A few years later, a delegation politely informed Massasoit that the Pilgrims “could no longer give them such entertainment as [they] had done.”

It was, in any event, a fragile peace. In 1623, the Pilgrims placed the severed head of a Massachusetts Indian on their fort as a warning to native enemies and friends alike.

For the Pilgrims, this was not a holy day of thanksgiving, a long and solemn day of prayer, preaching, and worship. Instead, the “first” thanksgiving was a harvest celebration, including military drills and “recreations” (probably races, shooting contests, and so forth).

Later generations of Americans temporarily managed to turn Thanksgiving into a church-centered day of worship and thanks, which eventually faded into an increased focus both on large family meals and football games.

Narrative historian Nathaniel Philbrick—the author of Mayflower: A Story of Courage, Community, and War—offers his own summary of what we learn from a letter written a couple of months later (December 13, 1621) by Edward Winslow, the 26-year-old governor of Plymouth Colony:

He describes a harvest festival that occurred not at the end of November but in late September or early October. Interestingly, Winslow does not call it a thanksgiving. . . .

What the pilgrims did have were ducks and geese. Winslow tells us that once they had harvested their crops, Governor William Bradford ordered four men to go fowling so that we might rejoice together after a more special manner.

In just a few days, the hunters secured enough ducks and geese to last the entire settlement a week. But what began as an English affair soon became an overwhelmingly native celebration.

Earlier that spring, the Wampanoag leader Massasoit had offered to form an alliance with the pilgrims. That fall, Massasoit arrived in Plymouth with 90 of his people and five freshly killed deer. Instead of the prim and proper sit-down affair of legend, the first Thanksgiving was an outdoor festival. Even if all the pilgrims’ furniture was brought out into the sunshine, most of the celebrants stood, squatted or sat as they clustered around fires where the deer and birds turned on wooden spits. Also simmering were pottages, stews into which meat and vegetables were thrown.

Winslow makes no mention of it, but the first Thanksgiving coincided with what was, for the pilgrims, a new and startling phenomena, the turning of the green leaves of summer to the incandescent yellows, reds, and purples of a New England autumn.

In Britain, the cloudy fall days and warm nights cause the autumn colors to be muted and lackluster. In New England, on the other hand, the profusion of sunny, fall days and cool, but not freezing, nights unleashes the colors latent within the trees’ leaves. It was a display that must have contributed to the enthusiasm with which Winslow wrote of the festivities that fall.
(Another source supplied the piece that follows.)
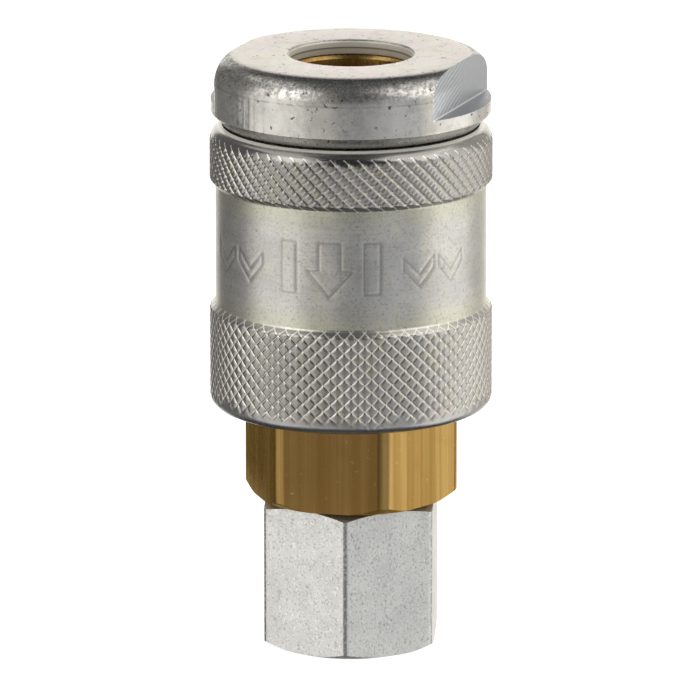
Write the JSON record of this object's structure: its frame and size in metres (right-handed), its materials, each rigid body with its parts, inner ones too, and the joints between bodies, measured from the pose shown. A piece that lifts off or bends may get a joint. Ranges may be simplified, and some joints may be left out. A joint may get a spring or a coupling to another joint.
{
  "type": "quick disconnect coupler",
  "caption": "Pull-back sleeve, ball-lock quick disconnect coupler with a shut-off valve, a brass body, a steel nose cap and a female pipe thread.",
  "frame": {"origin": "centre of the connector's bottom face, where the port opens", "axes": "+Z along the coupler's axis, from the threaded port to the mouth that takes the plug"},
  "size_m": [0.028, 0.028, 0.0597],
  "materials": {
    "cap_steel": "zinc-plated turned steel, satin, worn",
    "sleeve_steel": "zinc-plated knurled steel, faint yellow tint",
    "connector_steel": "zinc-plated steel, fine sandy grain",
    "brass": "drawn and turned brass, fine lines",
    "spring_steel": "bright drawn wire",
    "washer_steel": "stamped, satin",
    "ball_steel": "polished hardened steel",
    "seal_rubber": "matt nitrile rubber"
  },
  "bodies": {
    "housing": {"nose_cap": "cap_steel", "valve_body": "brass", "connector": "connector_steel", "connector_seal": "seal_rubber", "plug_seal": "seal_rubber", "valve_spring_plate": "washer_steel", "valve_spring": "spring_steel", "sleeve_spring": "spring_steel", "sleeve_spring_washer": "washer_steel"},
    "sleeve_carrier": {"sleeve_thrust_washer": "washer_steel"},
    "sleeve_shell": {"sleeve": "sleeve_steel"},
    "poppet": {"valve": "brass", "valve_seal": "seal_rubber"},
    "ball_1": {"lock_ball_1": "ball_steel"},
    "ball_2": {"lock_ball_2": "ball_steel"},
    "ball_3": {"lock_ball_3": "ball_steel"},
    "ball_4": {"lock_ball_4": "ball_steel"},
    "ball_5": {"lock_ball_5": "ball_steel"},
    "ball_6": {"lock_ball_6": "ball_steel"},
    "ball_7": {"lock_ball_7": "ball_steel"},
    "ball_8": {"lock_ball_8": "ball_steel"}
  },
  "joints": [
    {"name": "sleeve_pull", "type": "slide", "parent": "housing", "child": "sleeve_carrier", "axis": [0, 0, -1], "range_m": [0, 0.004], "stiffness_N_per_m": 2200, "springref_m": -0.005, "deforming": ["sleeve_spring"]},
    {"name": "sleeve_spin", "type": "hinge", "parent": "sleeve_carrier", "child": "sleeve_shell", "pos_m": [0, 0, 0.041], "axis": [0, 0, 1], "continuous": true},
    {"name": "valve_open", "type": "slide", "parent": "housing", "child": "poppet", "axis": [0, 0, -1], "range_m": [0, 0.0035], "stiffness_N_per_m": 500, "springref_m": -0.004, "deforming": ["valve_spring"]},
    {"name": "ball_1_lift", "type": "slide", "parent": "housing", "child": "ball_1", "axis": [1, 0, 0], "range_m": [0, 0.001]},
    {"name": "ball_2_lift", "type": "slide", "parent": "housing", "child": "ball_2", "axis": [0.7071, 0.7071, 0], "range_m": [0, 0.001]},
    {"name": "ball_3_lift", "type": "slide", "parent": "housing", "child": "ball_3", "axis": [0, 1, 0], "range_m": [0, 0.001]},
    {"name": "ball_4_lift", "type": "slide", "parent": "housing", "child": "ball_4", "axis": [-0.7071, 0.7071, 0], "range_m": [0, 0.001]},
    {"name": "ball_5_lift", "type": "slide", "parent": "housing", "child": "ball_5", "axis": [-1, 0, 0], "range_m": [0, 0.001]},
    {"name": "ball_6_lift", "type": "slide", "parent": "housing", "child": "ball_6", "axis": [-0.7071, -0.7071, 0], "range_m": [0, 0.001]},
    {"name": "ball_7_lift", "type": "slide", "parent": "housing", "child": "ball_7", "axis": [0, -1, 0], "range_m": [0, 0.001]},
    {"name": "ball_8_lift", "type": "slide", "parent": "housing", "child": "ball_8", "axis": [0.7071, -0.7071, 0], "range_m": [0, 0.001]}
  ],
  "couplings": [
    {"joint": "ball_1_lift", "follows": "sleeve_pull", "ratio": 0.25},
    {"joint": "ball_2_lift", "follows": "sleeve_pull", "ratio": 0.25},
    {"joint": "ball_3_lift", "follows": "sleeve_pull", "ratio": 0.25},
    {"joint": "ball_4_lift", "follows": "sleeve_pull", "ratio": 0.25},
    {"joint": "ball_5_lift", "follows": "sleeve_pull", "ratio": 0.25},
    {"joint": "ball_6_lift", "follows": "sleeve_pull", "ratio": 0.25},
    {"joint": "ball_7_lift", "follows": "sleeve_pull", "ratio": 0.25},
    {"joint": "ball_8_lift", "follows": "sleeve_pull", "ratio": 0.25}
  ]
}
For me, this is an instance when the historical reality is much more interesting than the myth. Instead of a pious warm-up for a glum Thanksgiving dinner with the in-laws, the Plymouth Harvest Festival of 1621 was more like Woodstock, an outdoor celebration that just sort of happened.

Here is the relevant text from Winslow’s letter:

Our corn [i.e. wheat] did prove well, and God be praised, we had a good increase of Indian corn, and our barley indifferent good, but our peas not worth the gathering, for we feared they were too late sown. They came up very well, and blossomed, but the sun parched them in the blossom.  Our harvest being gotten in, our governor sent four men on fowling, that so we might after a special manner rejoice together after we had gathered the fruit of our labors. They four in one day killed as much fowl as, with a little help beside, served the company almost a week. At which time, amongst other recreations, we exercised our arms, many of the Indians coming amongst us, and among the rest their greatest king Massasoit, with some ninety men, whom for three days we entertained and feasted, and they went out and killed five deer, which they brought to the plantation and bestowed on our governor, and upon the captain and others.  And although it be not always so plentiful as it was at this time with us, yet by the goodness of God, we are so far from want that we often wish you partakers of our plenty.